2 октября он уверял Сезанна, что не теряет надежды приехать до 15-го. А 24-го он отказывается от своей мечты:
«Жаль до слез расставаться с мыслью о поездке, но не будем больше говорить о ней… Я проделал дважды 220 лье, чтобы пожать ваши руки. Что ж, очередь за вами. Сейчас я переживаю такую полосу в жизни, когда у человека все валится из рук и он не в состоянии пошевельнуть пальцем».
Теперь рано темнеет. Золя подавлен и ничего не пишет. Наступает рождество — хмурый, леденящий январь. По утрам он встает с трудом. Надо опять переезжать на очередную квартиру!
«Еще ребенком я жил в Эксе в доме Тьера. Потом я попал в Париж и моей первой комнатой оказалась та, где некогда жил Распайль… Сейчас — уж не знаю, по какой странной прихоти судьбы, — я переехал со своего великолепного седьмого этажа, о котором уже говорил тебе прошлой весной, и нашел новую мансарду, в которой Бернарден де Сен-Пьер написал большинство своих произведений…»
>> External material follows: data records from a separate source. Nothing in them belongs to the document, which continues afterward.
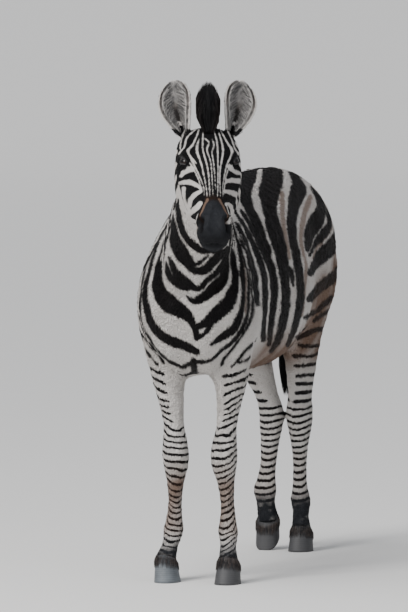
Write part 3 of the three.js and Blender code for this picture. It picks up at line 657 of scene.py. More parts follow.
CHEEK_SHAPES = {
    "off, under the eye": ((181, 176, 2), (184, 171, 5), (192, 169, 4.5)),
    "off, second": ((181, 183, 3), (189, 182, 4.5), (198, 186, 3), (201, 190, 2)),
    "off, third": ((189, 207, 2), (190, 199, 3), (195, 194, 4), (201, 191, 2.5)),
    "off, fourth": ((184, 188, 2.5), (185, 201, 2.5), (190, 213, 3)),
    "off, by the nostril": ((191, 214, 4), (196, 207, 5), (200, 203, 4)),
    "off jaw": ((179, 186, 2), (180, 200, 5), (186, 217, 7), (194, 231, 8)),
    "near, under the eye": ((229, 166, 3), (233, 169, 5.5), (239, 173, 3)),
    "near, second": ((226, 183, 1.5), (229, 180, 3.5), (239, 181, 4.5)),
    "near, third": ((224, 191, 2), (231, 192, 4), (238, 195, 4)),
    "near, by the nostril": ((227, 204, 3), (235, 206, 3.5)),
    "near jaw": ((239, 190, 2), (237, 206, 3), (232, 222, 4)),
}


def line_of_sight():
    """The ways ahead, right and up for an eye turned and dropped by SIGHT_TURN and SIGHT_DROP."""
    turn, drop = math.radians(SIGHT_TURN), math.radians(SIGHT_DROP)
    ahead = np.array((-math.sin(turn) * math.cos(drop), math.cos(turn) * math.cos(drop), -math.sin(drop)))
    right = np.array((math.cos(turn), math.sin(turn), 0.0))
    return ahead, right, np.cross(right, ahead)


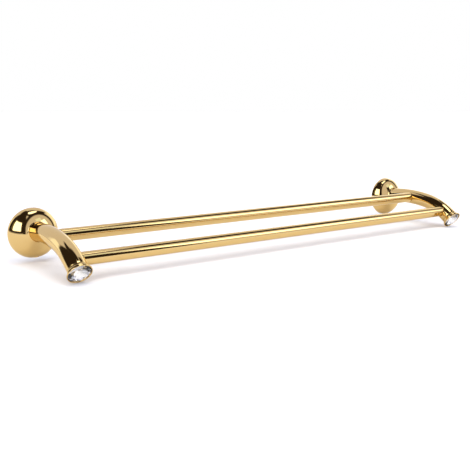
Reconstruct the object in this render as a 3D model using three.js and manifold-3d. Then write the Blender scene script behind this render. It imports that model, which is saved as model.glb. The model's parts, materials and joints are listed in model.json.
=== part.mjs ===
// Double towel rack: two round bars between two curved bracket arms.
//
// Each bracket is one brass casting: a bell-shaped flange with a round arm growing out of it. The
// arm rises a little from the wall, runs out over the bars and bends down to a crystal in a cup.
// Behind each flange a steel plate is screwed to the wall, and its grooved stud holds the bracket.
//
// Frame, in millimetres: +X along the bars, +Y into the wall, +Z up. The wall is the plane y = 0,
// and the origin lies on it midway between the two flanges, at the height of their centres.

import * as THREE from "three";
import { ConvexGeometry } from "three/addons/geometries/ConvexGeometry.js";
import { mergeVertices } from "three/addons/utils/BufferGeometryUtils.js";
import Module from "manifold-3d";

// ---------------------------------------------------------------- driving dimensions

const CENTRES = 600; // flange centre to flange centre
const FIT_GAP = 0.3; // clearance between pieces that touch

const FLANGE_RADIUS = 30;
const RIM_HEIGHT = 0.8; // straight edge at the wall
const DOME_RISE = 21.6; // height of the whole quarter ellipse above that edge
const DOME_SWEEP = 65; // degrees of it before the neck's fillet takes over
const NECK_END = 25.5; // distance along the arm where the fillet has become the arm
const NECK_START_HANDLE = 1.2;
const NECK_END_HANDLE = 2.4;

const ARM_RADIUS = 11;
const ARM_TIP_RADIUS = 11.3;
const ARM_SWELL_START = 90; // distance along the arm where it begins to thicken to the tip
const RISE_ANGLE = 12.2; // degrees above level at which the arm's line leaves the wall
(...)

Конечно, Золя умалчивает, что у него абсолютная пустота — и в желудке, и в очаге. Он ловит воробьев и жарит их, хотя некогда не мог пальцем тронуть дрозда! Со слезами на глазах он свертывает шеи воробьям. Лежа в постели, при свете тусклой свечи он пишет:
«Я все время сижу неподвижно, ибо малейшее движение утомляет меня… Трубка и мечты, пылающий очаг у ног, устремленный на огонь взгляд — вот теперь для меня самое большое удовольствие… А вот и другой печальный итог моей нынешней жизни: я стал чудовищным гурманом… Питье, еда — все это возбуждает у меня зависть, лакомый кусочек мне доставляет такое же удовольствие, как обладание женщиной. Мне кажется, я обнажаю душу…»
Бедняга!
Между тем он снова принимается за поиски работы:
«Я бегаю быстро, это верно, но места ускользают еще быстрее… Я вхожу, вижу господина в черном!.. Потом начинается целая серия вопросов и пышных фраз. Хороший ли у меня почерк? Умею ли я вести бухгалтерские книги? Где я раньше служил? На что я способен и т. д. Потом он, видите ли, обременен многочисленными просьбами… все должности у них заняты, надо поискать в другом месте. И я побыстрее ухожу, а на сердце скребут кошки…»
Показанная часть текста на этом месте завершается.